- **Written request**: Every entry below must appear again, exactly as written.

- **Extracted information**:
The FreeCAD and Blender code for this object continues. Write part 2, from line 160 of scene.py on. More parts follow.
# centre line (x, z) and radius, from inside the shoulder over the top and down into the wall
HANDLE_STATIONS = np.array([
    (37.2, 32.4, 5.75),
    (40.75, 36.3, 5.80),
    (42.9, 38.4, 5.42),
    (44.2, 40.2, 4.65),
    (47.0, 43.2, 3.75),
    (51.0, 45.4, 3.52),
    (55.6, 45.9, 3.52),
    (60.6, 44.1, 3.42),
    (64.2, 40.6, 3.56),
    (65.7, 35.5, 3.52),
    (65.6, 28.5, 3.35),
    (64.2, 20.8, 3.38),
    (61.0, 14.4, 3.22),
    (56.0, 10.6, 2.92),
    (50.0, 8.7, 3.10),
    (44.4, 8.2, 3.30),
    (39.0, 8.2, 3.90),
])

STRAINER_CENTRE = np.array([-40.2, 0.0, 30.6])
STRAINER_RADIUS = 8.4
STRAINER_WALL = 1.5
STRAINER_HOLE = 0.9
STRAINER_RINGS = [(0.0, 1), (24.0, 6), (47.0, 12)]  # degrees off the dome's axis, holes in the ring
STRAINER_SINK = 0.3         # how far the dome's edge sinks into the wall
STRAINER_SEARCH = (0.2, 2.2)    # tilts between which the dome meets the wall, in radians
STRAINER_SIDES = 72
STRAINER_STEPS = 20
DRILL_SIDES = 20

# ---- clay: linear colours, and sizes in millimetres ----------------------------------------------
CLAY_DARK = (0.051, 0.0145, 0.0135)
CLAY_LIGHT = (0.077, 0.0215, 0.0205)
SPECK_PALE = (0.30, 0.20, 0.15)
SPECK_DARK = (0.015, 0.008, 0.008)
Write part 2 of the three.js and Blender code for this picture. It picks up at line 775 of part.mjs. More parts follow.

- **Output below**:
The FreeCAD and Blender code for this object continues. Write part 2, from line 160 of scene.py on. More parts follow.
# centre line (x, z) and radius, from inside the shoulder over the top and down into the wall
HANDLE_STATIONS = np.array([
    (37.2, 32.4, 5.75),
    (40.75, 36.3, 5.80),
    (42.9, 38.4, 5.42),
    (44.2, 40.2, 4.65),
    (47.0, 43.2, 3.75),
    (51.0, 45.4, 3.52),
    (55.6, 45.9, 3.52),
    (60.6, 44.1, 3.42),
    (64.2, 40.6, 3.56),
    (65.7, 35.5, 3.52),
    (65.6, 28.5, 3.35),
    (64.2, 20.8, 3.38),
    (61.0, 14.4, 3.22),
    (56.0, 10.6, 2.92),
    (50.0, 8.7, 3.10),
    (44.4, 8.2, 3.30),
    (39.0, 8.2, 3.90),
])

STRAINER_CENTRE = np.array([-40.2, 0.0, 30.6])
STRAINER_RADIUS = 8.4
STRAINER_WALL = 1.5
STRAINER_HOLE = 0.9
STRAINER_RINGS = [(0.0, 1), (24.0, 6), (47.0, 12)]  # degrees off the dome's axis, holes in the ring
STRAINER_SINK = 0.3         # how far the dome's edge sinks into the wall
STRAINER_SEARCH = (0.2, 2.2)    # tilts between which the dome meets the wall, in radians
STRAINER_SIDES = 72
STRAINER_STEPS = 20
DRILL_SIDES = 20

# ---- clay: linear colours, and sizes in millimetres ----------------------------------------------
CLAY_DARK = (0.051, 0.0145, 0.0135)
CLAY_LIGHT = (0.077, 0.0215, 0.0205)
SPECK_PALE = (0.30, 0.20, 0.15)
SPECK_DARK = (0.015, 0.008, 0.008)
Write part 2 of the three.js and Blender code for this picture. It picks up at line 775 of part.mjs. More parts follow.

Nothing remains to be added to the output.